After an extended Sunrise period, .SUCKS opened for General Availability on June 21, 2015. Now, three years later, corporates might wonder if holding premium domain names as risk mitigation is worth the $2,000+ renewal fees.
Registering brands in .SUCKS in 2015 was compelling for companies with a low-risk appetite. For these companies, not registering a brand .SUCKS domain presumed to leave the brand open to squatters and malicious use.
The .SUCKS Landscape
Over 5,000 names were registered in the first month and the new gTLD saw relatively steady growth through the first two years, topping out around 10,000 registrations in July 2017.

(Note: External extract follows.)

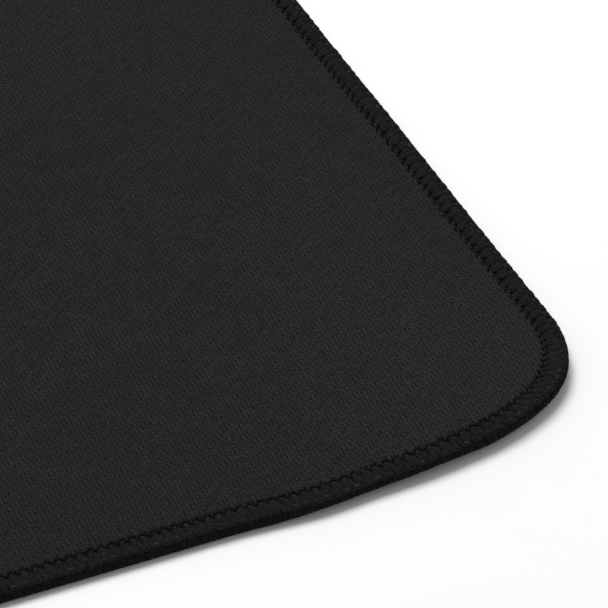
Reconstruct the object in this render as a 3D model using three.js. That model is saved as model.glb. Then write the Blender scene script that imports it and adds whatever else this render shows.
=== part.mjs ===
// Stitched cloth mouse pad: woven cloth bonded to sponge rubber, its cut edge wrapped by a three-thread overlock.
// Millimetres, +Z up. The origin is the middle of the underside and +X runs along the long side.
import * as THREE from 'three';

// Finished outline
const padLength = 260;
const padDepth = 210;
const cornerRadius = 32;

// Layers of the pad, from the table up
const rubberThickness = 2.45;
const filmThickness = 0.1;
const clothThickness = 0.45;

// Overlock stitching round the edge
const stitchPitch = 2.4;
const stitchWidth = 4.7;
const upperThread = 0.4;
const lowerThread = 0.35;
const sideThread = 0.65;
const needleThread = 0.35;
const threadShoulder = 0.9;
const ribDepth = 0.15;
const headRun = 0.6;
const lockDrop = 0.7;
const underRecess = 0.05;

// Clearances and the soft step where the stitches press the layers thin
const wrapEase = 0.3;
const plyEase = 0.05;
const pressRun = 0.9;

// How finely the curves are cut
const cornerSteps = 14;
const stationsPerStitch = 2;
const stitchesPerChord = 2;
const needleDipShare = 0.4;

// Heights: the stitches press the rubber by their own thickness, so they lie flush with the cloth.
const padTop = rubberThickness + filmThickness + clothThickness;
const rimBottom = underRecess + lowerThread;
const rubberPress = rimBottom + upperThread;
const rubberRimTop = rimBottom + rubberThickness - rubberPress;
const filmRimTop = rubberRimTop + filmThickness;
const clothRimTop = filmRimTop + clothThickness;
const lockHeight = padTop - lockDrop;

// Insets from the finished outline
const plyInset = sideThread + wrapEase;
const needleInset = stitchWidth + wrapEase;
const stepInset = needleInset + needleThread + wrapEase;

// The outline is a rectangle of corner centres pushed out by the corner radius. A station is a point on that
// rectangle with the direction in which the edge lies from it, so each inset of the outline shares its stations.
const centreX = padLength / 2 - cornerRadius;
const centreY = padDepth / 2 - cornerRadius;
const needleRadius = cornerRadius - stitchWidth;
const cornerRun = (Math.PI / 2) * needleRadius;
const quarterRun = centreX + centreY + cornerRun;

// A station on one quarter of the edge, from the middle of one side, round the corner, to the middle of the next.
// The distance is measured along the needle line.
function quarterStation(quarter, distance) {
  const start = (quarter * Math.PI) / 2;
  const out = new THREE.Vector2(Math.cos(start), Math.sin(start));
  const along = new THREE.Vector2(-out.y, out.x);
  const reach = quarter % 2 ? centreY : centreX;
  const side = quarter % 2 ? centreX : centreY;
  const before = Math.min(distance, side);
  const turned = THREE.MathUtils.clamp(distance - side, 0, cornerRun);
  const after = Math.max(distance - side - cornerRun, 0);
  const centre = out.clone().multiplyScalar(reach - after).addScaledVector(along, before);
  const angle = start + turned / needleRadius;
  return { centre, angle };
}

function pointAt({ centre, angle }, inset, height) {
  const reach = cornerRadius - inset;
  return new THREE.Vector3(centre.x + reach * Math.cos(angle), centre.y + reach * Math.sin(angle), height);
}

// Stations at the corners only, for the flat layers
function cornerStations() {
  const stations = [];
  for (let quarter = 0; quarter < 4; quarter += 1) {
    const side = quarter % 2 ? centreX : centreY;
    for (let step = 0; step <= cornerSteps; step += 1) {
      stations.push(quarterStation(quarter, side + (cornerRun * step) / cornerSteps));
    }
  }
  return stations;
}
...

As of April 5, 2018 there are fewer than 9,000 registered domain names. Of these names, 82% are parked and an additional 4% are pending deletes.
Further, across Interbrand’s Best Global Brands 2017 Rankings, which lists the top 100 most valuable global brands based on overall brand value and are generally top-of-mind for consumers and cybersquatters alike, the breakdown is as follows:
- 46 brands have registered .SUCKS domain names
- 48 brand’s .SUCKS domain names are currently available, including 7 that had originally been squatted on but were not renewed for subsequent terms
- 6 brand’s .SUCKS domain names are being squatted on, including 1 that is being deleted
Of the squatted domains there is essentially no content, resolving to parked pages or registrar templates.
Owning the .SUCKS domain name for your brand might not be essential for risk mitigation or the best allocation of funds in the arena. There is still very little use overall in the new gTLD and malicious use against brands by cybersquatters is minimal.